The city of Kiel was paralysed on 5 November by a general strike in the factories and docks. Uprisings and mutinies followed in other port towns like Hamburg, Cuxhen, Rostock and Wilhelmshafen.

Revolution reached the capital Berlin on 9 November, forcing Kaiser Wilhelm II to abdicate and hand over power to the only person with sufficient authority to rein in the masses, the SPD leader, Friedrich Ebert. He abolished the monarchy and declared the Weimar Republic. The armistice that officially ended WWI was signed two days later.

Conclusion

Wars expose the underlying class divide in society in extreme ways. Major wars throughout the 20th century have led to intense class struggles, and often the breaking of discipline in the armed forces in the form of mutinies against the military leadership.

Class struggle remains the only reliable check on governments going to war with each other. As Karl Liebknecht wrote in a leaflet in May 1915, “The main enemy of each people is at home.
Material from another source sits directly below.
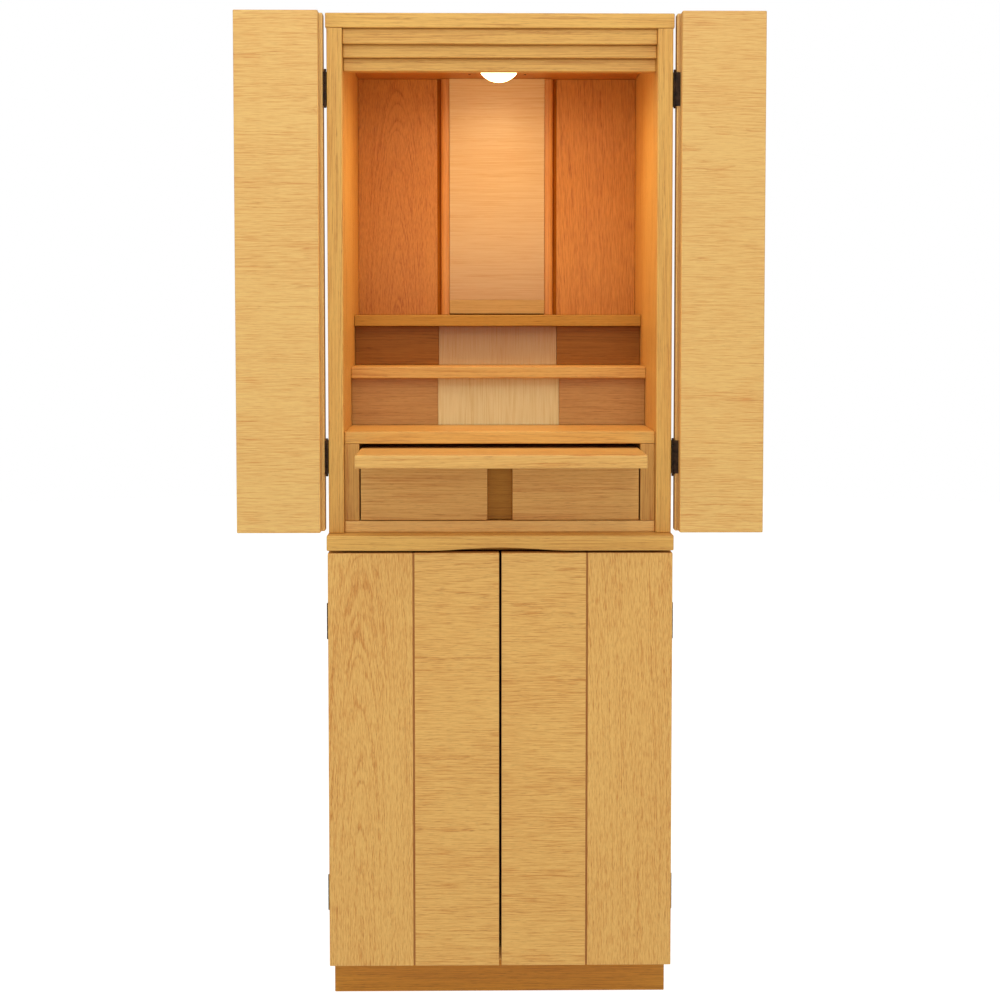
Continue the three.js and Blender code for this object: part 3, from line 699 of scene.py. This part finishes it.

The main enemy of the German people is German Imperialism.” Governments and the corporations they serve launch wars to defend their own profits and privileges, yet expect working class people to do the fighting.

Today the threat of war remains very real. We have seen tensions between Russia and the US over Ukraine, and a growing stand-off between the US and China in the Pacific. The US wars in Iraq and Afghanistan killed over a million people and shattered both countries. There has been much talk of Chinese expansion representing the next “threat to world peace,” with explicit comparisons even made between Germany in 1914 and China today.

The revolutions that ended the carnage of the First World War not only embodied mass revulsion at imperialism, but also opened up the possibility of replacing the capitalist system that produces war with a socialist democracy based on grassroots workers’ and peasants’ councils.

A century after the First World War, and with the US’s “pivot to Asia” spurring geo-political tensions in east Asia, the struggle against war is intertwined with the struggle for a better world, one based on workers’ power and socialism.